Service provider options: Pros and cons
OEM service contracts: Relative to the location of the provider, an OEM vendor service contract should be able to provide the least amount of downtime for a system. This is due to the vendor’s access to diagnostic software and parts, and the training level of its technicians. The primary drawback to this option is the cost. Consider that vendors can realize 50% or more of their profits from their service contracts. Thus, they use services as a source of recurring revenue. As a result, for healthcare organizations, it’s essential to negotiate the cost and level of service at the time of purchase. Before committing to a contract, hospitals should fully understand which party is responsible for key activities, such as networking and cybersecurity

Negotiating vendor contracts for equipment a hospital or health system already owns is always challenging, as ownership will somewhat limit negotiation leverage. To overcome this, hospitals should keep competition alive by getting competitive service bids from a third-party provider. Unfortunately, third-party options may be limited for leading-edge technologies that are new to the market.

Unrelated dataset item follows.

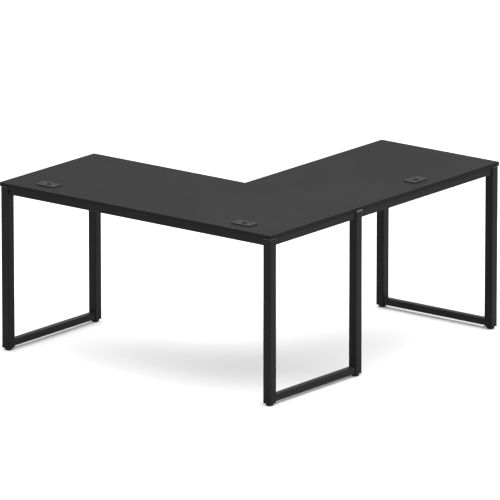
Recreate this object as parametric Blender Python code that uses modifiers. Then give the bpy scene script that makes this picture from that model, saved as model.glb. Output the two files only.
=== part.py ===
"""L-shaped corner desk: two boards on three welded leg frames joined by four plug-in beams.

Metres, +Z up. The origin is the middle of the desk's outline, on the floor.
+X runs along the main desk from its free end to the outer corner, +Y along the wing.
"""

import math

import bmesh
import bpy
from mathutils import Matrix, Vector

# Boards
MAIN_LENGTH = 1.475
MAIN_DEPTH = 0.6425
WING_WIDTH = 0.640
TOTAL_RUN = 1.610  # both boards along the outer side, corner to far end
TOP_HEIGHT = 0.744
BOARD_THICK = 0.018
BOARD_EDGE = 0.0008  # radius on the boards' edges

# Steel tube
POST = 0.040
RAIL = 0.030
WALL = 0.0015
POST_ROUND = 0.0025
RAIL_ROUND = 0.002
GAP = 0.0003  # left between pieces that touch

# Frames: how far the posts stand outside the boards, and how far the boards overhang them
POST_PROUD = 0.004
LEFT_OVERHANG = 0.0105
FRAME_DEPTH = 0.6325
FAR_OVERHANG = 0.0135
INNER_OVERHANG = 0.0125

# Post caps and levelling feet
PLUG_FLANGE = 0.003
PLUG_DEEP = 0.018
PLUG_BOSS_R = 0.008
PLUG_WALL = 0.002
CAP_THICK = 0.002
CAP_PROUD = 0.004
CAP_LIP = 0.005
PAD_R = 0.0165
PAD_HIGH = 0.010
PAD_CHAMFER = 0.003
PAD_POCKET = 0.0055
STEM_R = 0.004
STEM_TOP = 0.040

# Plug-in beam joints
SPIGOT_CLEAR = 0.0004
SPIGOT_WALL = 0.002
SPIGOT_LONG = 0.045
SCREW_R = 0.0027
SCREW_HEAD_R = 0.00525
SCREW_HEAD = 0.0033
SCREW_LONG = 0.010
SCREW_FROM_END = 0.025
SOCKET_FLATS = 0.004

# Cable grommets
PLATE_LONG = 0.100
PLATE_WIDE = 0.064
PLATE_THICK = 0.0042
PLATE_ROUND = 0.009
CUTOUT_LONG = 0.085
CUTOUT_WIDE = 0.049
LINER_WALL = 0.002
LINER_DEEP = 0.021
LID_LONG = 0.062
LID_WIDE = 0.042
LID_THICK = 0.0028
LID_ROUND = 0.005
LID_LEDGE = 0.003
SKIRT_DEEP = 0.005
SKIRT_WALL = 0.0016
CABLE_R = 0.011
GROMMET_SET_IN = 0.0905
GROMMET_1_X = 0.199  # from the main board's free end
GROMMET_2_X = 0.2095  # from the outer corner
GROMMET_3_X = 0.0865  # from the wing's outer edge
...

Another way to create leverage in vendor service contract negotiations is to discuss the potential of future business. Medical technology is progressing in leaps and bounds, often quickly creating technological obsolescence. As a result, the life expectancy of medical capital equipment is much shorter than it was even ten to 15 years ago, and equipment is being replaced more frequently. If the vendor knows they are risking the potential for future business by being inflexible during service negotiations, they may be more willing to negotiate on service contracts for existing equipment.

Pros: Usually associated with limited downtime, and parts and software are readily available.
Cons: The cost is typically higher, networking and cybersecurity responsibilities must be confirmed, and uptime guarantees and equipment coverages must be in writing.